▼

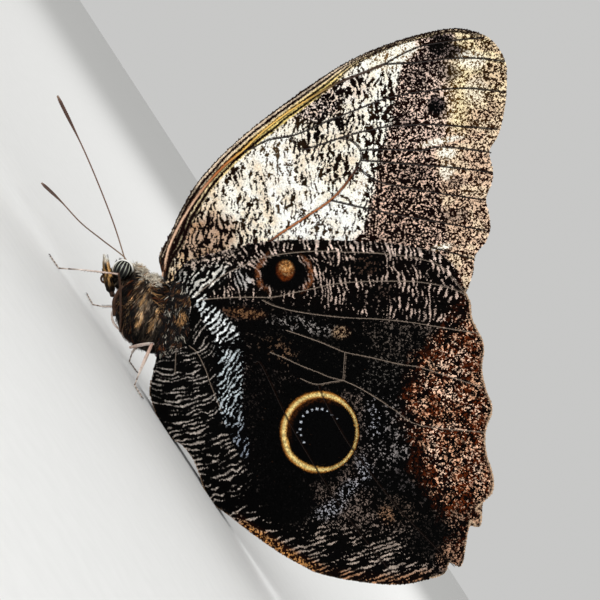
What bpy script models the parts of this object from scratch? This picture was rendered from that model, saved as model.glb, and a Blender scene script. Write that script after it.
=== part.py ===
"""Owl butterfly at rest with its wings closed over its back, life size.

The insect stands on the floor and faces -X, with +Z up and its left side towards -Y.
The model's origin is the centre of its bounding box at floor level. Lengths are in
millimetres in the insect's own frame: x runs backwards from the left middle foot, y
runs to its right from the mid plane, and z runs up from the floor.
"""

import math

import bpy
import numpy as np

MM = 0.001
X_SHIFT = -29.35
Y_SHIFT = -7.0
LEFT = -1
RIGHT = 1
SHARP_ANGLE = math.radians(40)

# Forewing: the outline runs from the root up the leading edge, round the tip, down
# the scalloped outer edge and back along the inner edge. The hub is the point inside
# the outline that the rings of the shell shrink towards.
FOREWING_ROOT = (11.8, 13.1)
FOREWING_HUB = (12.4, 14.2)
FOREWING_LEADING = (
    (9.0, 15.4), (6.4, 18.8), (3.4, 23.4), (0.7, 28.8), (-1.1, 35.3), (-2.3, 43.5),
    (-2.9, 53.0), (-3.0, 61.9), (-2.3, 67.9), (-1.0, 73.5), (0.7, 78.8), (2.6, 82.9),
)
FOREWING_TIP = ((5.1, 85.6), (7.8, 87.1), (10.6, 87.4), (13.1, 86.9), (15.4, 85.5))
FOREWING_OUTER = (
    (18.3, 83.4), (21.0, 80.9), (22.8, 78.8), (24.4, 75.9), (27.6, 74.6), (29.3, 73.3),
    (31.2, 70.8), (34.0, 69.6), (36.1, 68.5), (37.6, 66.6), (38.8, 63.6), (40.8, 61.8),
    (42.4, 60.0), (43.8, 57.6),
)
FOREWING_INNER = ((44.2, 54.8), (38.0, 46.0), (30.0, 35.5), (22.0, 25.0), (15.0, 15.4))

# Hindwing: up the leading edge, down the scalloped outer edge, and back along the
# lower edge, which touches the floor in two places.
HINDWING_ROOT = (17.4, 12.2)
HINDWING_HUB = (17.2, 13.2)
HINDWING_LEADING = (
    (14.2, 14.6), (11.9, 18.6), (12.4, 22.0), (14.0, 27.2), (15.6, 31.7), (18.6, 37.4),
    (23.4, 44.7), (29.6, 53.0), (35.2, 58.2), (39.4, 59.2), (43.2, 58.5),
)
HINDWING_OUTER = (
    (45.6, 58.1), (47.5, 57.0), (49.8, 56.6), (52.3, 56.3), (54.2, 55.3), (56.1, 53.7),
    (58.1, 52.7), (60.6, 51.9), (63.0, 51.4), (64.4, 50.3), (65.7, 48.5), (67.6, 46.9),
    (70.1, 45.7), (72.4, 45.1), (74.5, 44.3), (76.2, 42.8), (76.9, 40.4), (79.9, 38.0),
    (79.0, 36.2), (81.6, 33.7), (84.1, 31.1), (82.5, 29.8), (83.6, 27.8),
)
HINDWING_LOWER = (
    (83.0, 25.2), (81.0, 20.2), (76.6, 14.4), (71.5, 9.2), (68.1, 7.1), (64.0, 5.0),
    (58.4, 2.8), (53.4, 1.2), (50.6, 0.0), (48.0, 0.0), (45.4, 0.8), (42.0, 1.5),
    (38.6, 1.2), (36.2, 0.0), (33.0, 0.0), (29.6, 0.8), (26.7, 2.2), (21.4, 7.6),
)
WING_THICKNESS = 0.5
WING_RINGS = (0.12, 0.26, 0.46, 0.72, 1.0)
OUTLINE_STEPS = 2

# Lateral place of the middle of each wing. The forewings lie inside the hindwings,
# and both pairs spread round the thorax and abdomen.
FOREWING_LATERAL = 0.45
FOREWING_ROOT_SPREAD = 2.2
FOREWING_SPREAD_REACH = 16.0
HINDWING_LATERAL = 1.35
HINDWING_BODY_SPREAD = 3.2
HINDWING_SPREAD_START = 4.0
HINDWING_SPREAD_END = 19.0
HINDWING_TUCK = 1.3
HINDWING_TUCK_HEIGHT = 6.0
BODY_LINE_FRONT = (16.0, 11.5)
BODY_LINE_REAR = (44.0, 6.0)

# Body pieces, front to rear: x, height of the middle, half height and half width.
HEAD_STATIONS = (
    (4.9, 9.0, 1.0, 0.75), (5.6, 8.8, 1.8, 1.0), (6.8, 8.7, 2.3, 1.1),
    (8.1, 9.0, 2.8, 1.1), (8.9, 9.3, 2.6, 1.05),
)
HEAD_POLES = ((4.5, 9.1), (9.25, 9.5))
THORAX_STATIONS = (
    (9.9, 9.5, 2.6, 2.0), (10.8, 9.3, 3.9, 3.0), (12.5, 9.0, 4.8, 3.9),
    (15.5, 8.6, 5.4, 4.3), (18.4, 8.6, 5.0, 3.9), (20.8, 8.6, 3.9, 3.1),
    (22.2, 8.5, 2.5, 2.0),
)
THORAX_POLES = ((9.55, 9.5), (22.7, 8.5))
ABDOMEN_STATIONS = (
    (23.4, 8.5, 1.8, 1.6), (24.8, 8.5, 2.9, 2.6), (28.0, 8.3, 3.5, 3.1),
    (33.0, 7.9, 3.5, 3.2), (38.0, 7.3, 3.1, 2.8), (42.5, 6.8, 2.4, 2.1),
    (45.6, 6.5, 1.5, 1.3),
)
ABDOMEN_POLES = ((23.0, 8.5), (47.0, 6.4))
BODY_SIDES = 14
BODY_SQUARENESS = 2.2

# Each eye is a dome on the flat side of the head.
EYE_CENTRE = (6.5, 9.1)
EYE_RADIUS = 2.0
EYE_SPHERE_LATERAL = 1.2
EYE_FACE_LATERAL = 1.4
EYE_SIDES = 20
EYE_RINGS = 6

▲

[DIRECTIONS]:
Each line holding the word "that" counts once; report the total and nothing else.

[REPLY TO THE TASK]:
2